Fra Angelico, Saint Anthony Abbot

FRA ANGELICO

Saint Anthony Abbot 

(Vicchio di Mugello c.1395 – 1455 Rome)

Tempera on gold ground panel, arched top - 35 x 13 1/4 inches (89 x 33.8 cm)

PROVENANCE -

Purchased from Horace Buttery, London, in 1956.

LITERATURE -

M. Boskovits, ‘Appunti sull’Angelico’, Paragone, XXVII, no. 313, March 1976, pp. 43 and 52-3, note 27, pl. 13.

K. Baetjer, European Paintings in the Metropolitan Museum of Art by artists born before 1865, New York, 1995, p. 15.

C. C. Wilson, ‘Fra Angelico: new light on a lost work’, The Burlington Magazine, CXXXVII, no. 1112, Nov.  1995, pp. 737-40, fig. 26.

C. C. Wilson, Italian Paintings XIV-XVI Centuries in the Museum of Fine Arts, Houston, Houston, 1996, pp.139 and 144, notes 45-6, fig. 10.5 (colour).

E. P. Bowron and Mary G. Morton, Masterworks of European Painting in the Museum of Fine Arts, Houston, Princeton, 2000, p. 9.

This panel was first published by Professor Miklós Boskovits, who knew it from a photograph he found in the Angelico file in Berenson’s photograph archive at I Tatti (an accompanying note indicated incorrectly that it had been purchased in 1955 by J. Paul Getty). He suggests that it may originally have been a lateral component of the same polyptych as predella panels, datable to the second half of the 1430s, at Antwerp (Saint Romuald appearing to the Emperor Otto III), Chantilly (Saint Benedict in Ecstasy), Cherbourg (The Penitence of Saint Julian) and Houston (Saint Anthony Abbot tempted by Gold). All were considered by Sir John Pope-Hennessy (Fra Angelico, 2nd ed., London, 1974, pp. 220, 222-3 and 227, figs. 66-8 and 80) the work of an imitator of Fra Angelico, incorrectly in Boskovits’s opinion, especially in the case of the Houston panel. Katharine Baetjer suggests, loc. cit., that a panel of The Nativity in the Metropolitan Museum of Art may also have been part of the same predella.

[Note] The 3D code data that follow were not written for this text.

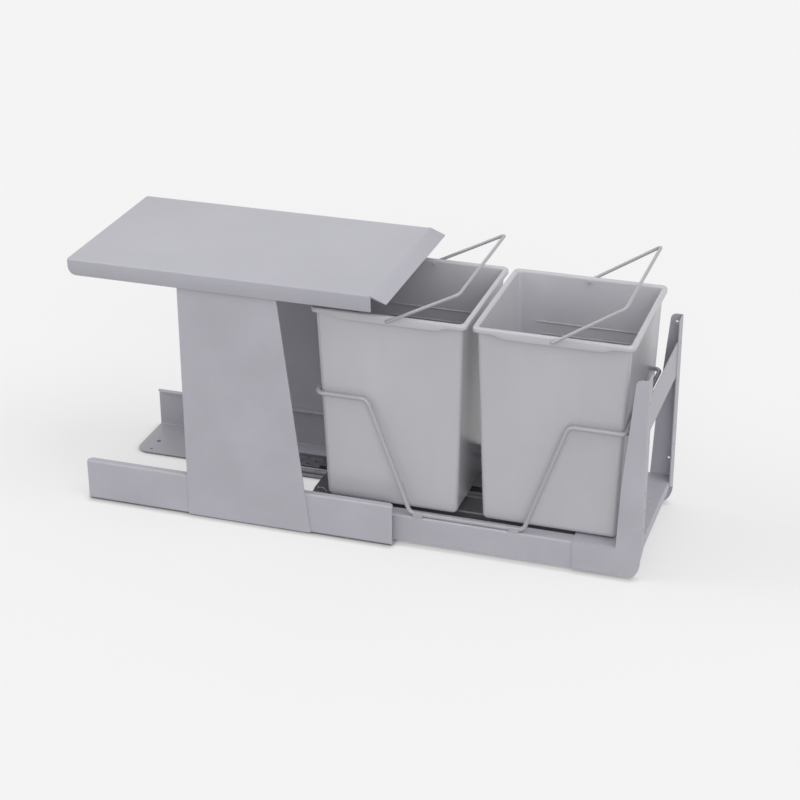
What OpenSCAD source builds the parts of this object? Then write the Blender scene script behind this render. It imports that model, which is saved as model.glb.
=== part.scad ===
/* [Bins] */
// Length of each bin over its rim
bin_len = 215.4; // [180:0.2:240]
// Width of each bin over its rim
bin_w = 218; // [200:0.2:222]
// Height of each bin
bin_h = 288; // [250:0.5:330]
// Wall of the bins
bin_wall = 2.2; // [1.8:0.1:3]
// Step from the rim in to the body just below it
rim_step = 5.5; // [5:0.1:8]
// Height of the rim band at the corners
rim_band_h = 6.5; // [6:0.5:12]
// How much deeper the rim band is beside the handle
rim_drop = 5; // [3:0.5:7]
// Radius of the rim's corners
rim_corner_r = 12.5; // [8:0.5:16]
// Draw of each body wall from rim to floor
bin_draw = 9; // [4:0.5:18]
// Radius of the body's upright edges
bin_corner_r = 7.5; // [6:0.5:12]
// Gap between the two rims
bin_gap = 7; // [3:0.5:20]
// Width of the fill lines inside the bin walls
fill_line_w = 1.2; // [0.8:0.1:3]
// How far the fill lines stand out of the wall
fill_line_out = 0.8; // [0.4:0.1:1.5]
// Depth of the upper fill line below the rim
fill_line_depth = 72; // [50:1:100]
// Distance between the two fill lines
fill_line_pitch = 17.5; // [10:0.5:30]

/* [Bails] */
// Radius of the handle wire
bail_r = 2.25; // [1.5:0.05:2.6]
// Length of the handle arms, pivot to cross wire
bail_arm = 111.7; // [90:0.1:115]
// Radius of the two bends beside the cross wire
bail_bend_r = 8; // [5:0.5:20]
// Gap between a handle arm and the rim
bail_gap = 0.95; // [0.5:0.05:2]
// Depth of the pivots below the rim's top
bail_pivot_depth = 6.5; // [5:0.5:8]
// Running clearance of the handle wire in its holes
bail_fit = 0.05; // [0.02:0.01:0.1]
// Angle at which the rear handle is raised
rear_bail_angle = 27.5; // [0:0.5:60]
// Angle at which the front handle is raised
front_bail_angle = 32.5; // [0:0.5:60]

/* [Slides] */
// How far the carriage is pulled out
travel = 325; // [250:1:325]
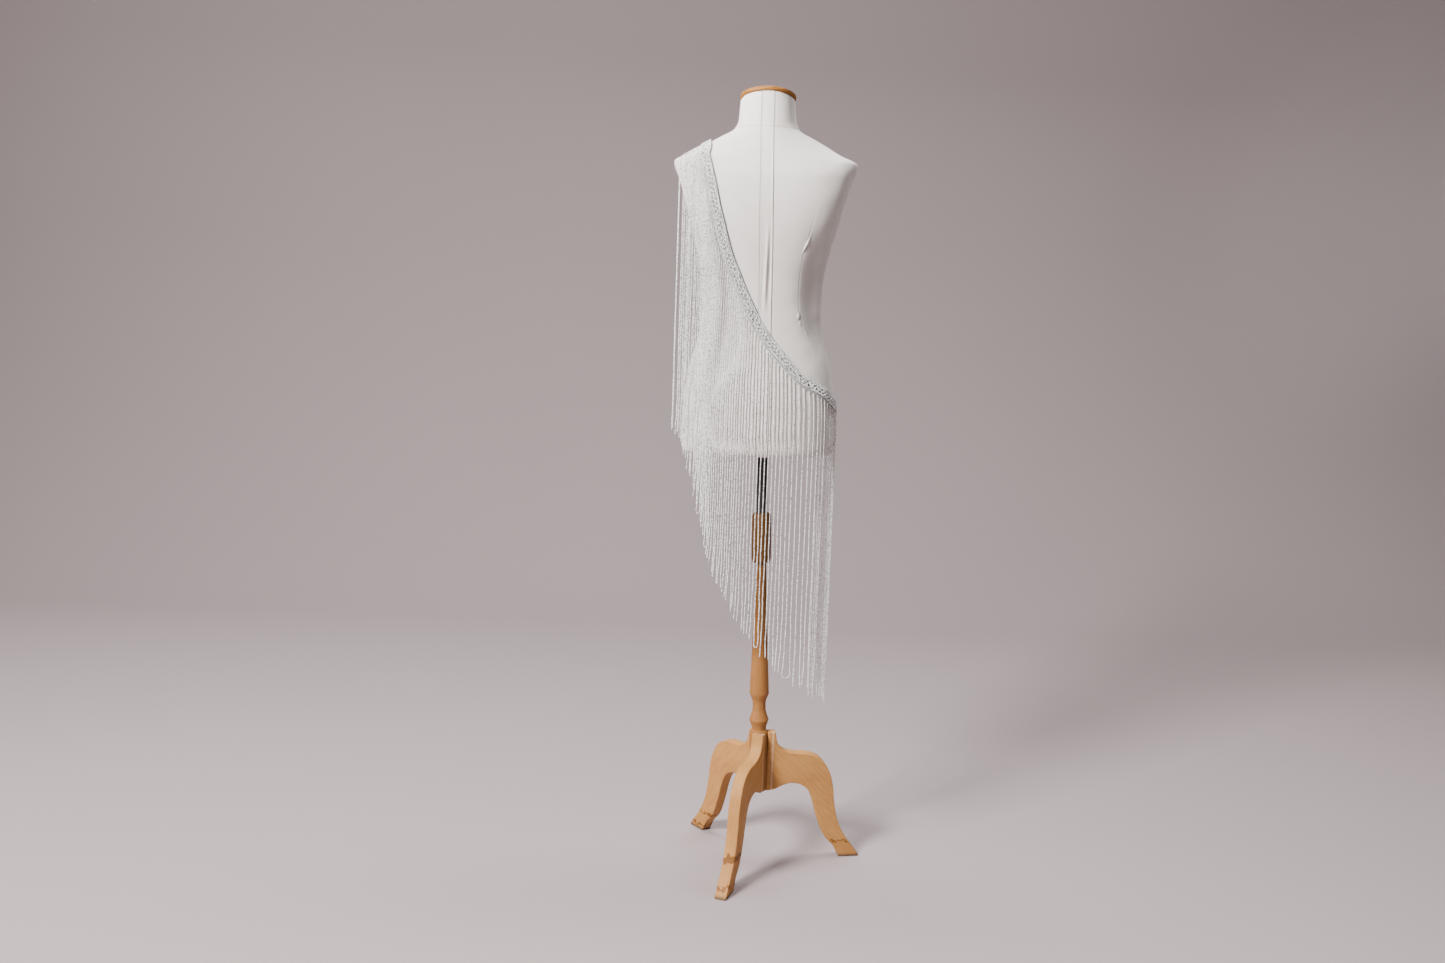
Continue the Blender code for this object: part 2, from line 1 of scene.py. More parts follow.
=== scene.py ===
"""Beaded fringe trim draped over a dress form on a wooden tripod stand, dressed over its solids.

Metres, +Z up. The form's back faces -Y and the camera; +X is the right as seen from behind. An azimuth
is a direction seen from above: 0 degrees is the back, 90 the right, -90 the left and 180 the front.
"""
import logging
import math
import random
from dataclasses import dataclass, field, replace
from enum import Enum, IntEnum
from typing import Any, NamedTuple, Optional, Sequence

import bmesh
import bpy
import numpy as np
from mathutils import Matrix, Vector


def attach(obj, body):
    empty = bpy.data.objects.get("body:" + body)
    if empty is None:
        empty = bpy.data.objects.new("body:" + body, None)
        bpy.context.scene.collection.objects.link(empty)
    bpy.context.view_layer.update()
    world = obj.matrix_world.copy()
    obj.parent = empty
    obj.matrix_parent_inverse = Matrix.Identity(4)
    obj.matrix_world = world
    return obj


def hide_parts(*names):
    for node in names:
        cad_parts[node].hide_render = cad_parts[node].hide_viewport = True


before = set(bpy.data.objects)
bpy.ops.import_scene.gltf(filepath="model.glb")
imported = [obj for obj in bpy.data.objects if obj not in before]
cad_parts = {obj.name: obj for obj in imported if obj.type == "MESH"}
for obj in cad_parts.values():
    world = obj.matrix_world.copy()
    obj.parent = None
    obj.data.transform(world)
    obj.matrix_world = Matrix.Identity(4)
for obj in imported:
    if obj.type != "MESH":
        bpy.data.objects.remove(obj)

LOG = logging.getLogger("fringe_trim")
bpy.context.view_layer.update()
BODY = "root"
DOWN = np.array((0.0, 0.0, -1.0))

GAP = 0.0003
POLE_FOOT = (0.0003, 0.0166)
STAND_LEAN = math.radians(1.4)
FORM_LEAN = math.radians(0.36)
FORM_FOOT_OFFSET = -0.012
FORM_GAP = 0.0005
ROD_TOP = 0.9165
FORM_HEIGHT = 0.742
NECK_TILT = math.radians(11)

STAND_FRAME = Matrix.Translation((*POLE_FOOT, 0.0)) @ Matrix.Rotation(-STAND_LEAN, 4, "Y")
FORM_FRAME = (STAND_FRAME
              @ Matrix.Translation((0.0, 0.0, ROD_TOP + FORM_GAP))
              @ Matrix.Rotation(STAND_LEAN - FORM_LEAN, 4, "Y")
              @ Matrix.Translation((FORM_FOOT_OFFSET, 0.0, 0.0)))


class FormRow(NamedTuple):
    """One level ring of the form: height, half sizes and how square it is (2 is an ellipse)."""
    height: float
    half_width: float
    back: float
    front: float
    squareness: float


class TrimRow(NamedTuple):
    """A place on the form that the trim crosses, and the azimuth its strands fall towards."""
    azimuth: float
    height: float
    fall: float


class SeamRow(NamedTuple):
    """Where the back's seams lie at a height: placket edges in metres, panel seam as an azimuth."""
    height: float
    placket_left: float
    placket_right: float
    panel_azimuth: float


class TurnRow(NamedTuple):
    """One ring of a turned piece."""
    radius: float
    height: float


class OutlineRow(NamedTuple):
    """One point of a leg board's outline; a corner is sharp and any other point is smooth."""
    reach: float
    height: float
    corner: bool


class Seam(IntEnum):
    """The cover's seams, from the front's left round the back to the front's right."""
    FRONT_LEFT = 0
    PANEL_LEFT = 1
    PLACKET_LEFT = 2
    PLACKET_RIGHT = 3
    PANEL_RIGHT = 4
    FRONT_RIGHT = 5


class ClothLine(NamedTuple):
    """A line in the cloth along a seam: its place, its drift in the fold, and its rise, or its painted
    shade in a shade table.
    """
    seam: Seam
    offset: float
    drift: float
    width: float
    amount: float


class Lamp(NamedTuple):
    """One soft area light: what it points at, its width and height, and its fan in degrees."""
    name: str
    place: tuple
    aim: tuple
    size: tuple
    watts: float
    colour: tuple
    spread: float = 180.0


class Crease(NamedTuple):
    """A short ridge in the cloth from one point to another, beside the right panel seam."""
    start_height: float
    start_offset: float
    end_height: float
    end_offset: float
    width: float
    rise: float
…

Carolyn Wilson points out that, while the association of the Houston panel with the other three predella panels has not found general acceptance, loose copies of both this panel and the Houston panel are incorporated in a Florentine engraving of c.1460-70 depicting Saint Anthony Abbot surrounded by eleven Scenes from his Lifepreserved in the Museo Civico, Pavia (Wilson, op. cit., 1995, fig. 27; Wilson, op. cit., 1996, fig. 10.10). She tentatively suggests that the engraving may indicate that the two panels were originally part of an unusual form of dossal rather than a polyptych.

The attribution of this panel to Fra Angelico has been emphatically endorsed (from a transparency) by Carl Brandon Strehlke (letter of 5 April 2000); he agrees with Boskovits that it is probably a lateral panel of a polyptych and considers it possibly an early work. It has also been confirmed by Everett Fahy, who has seen the panel in the original.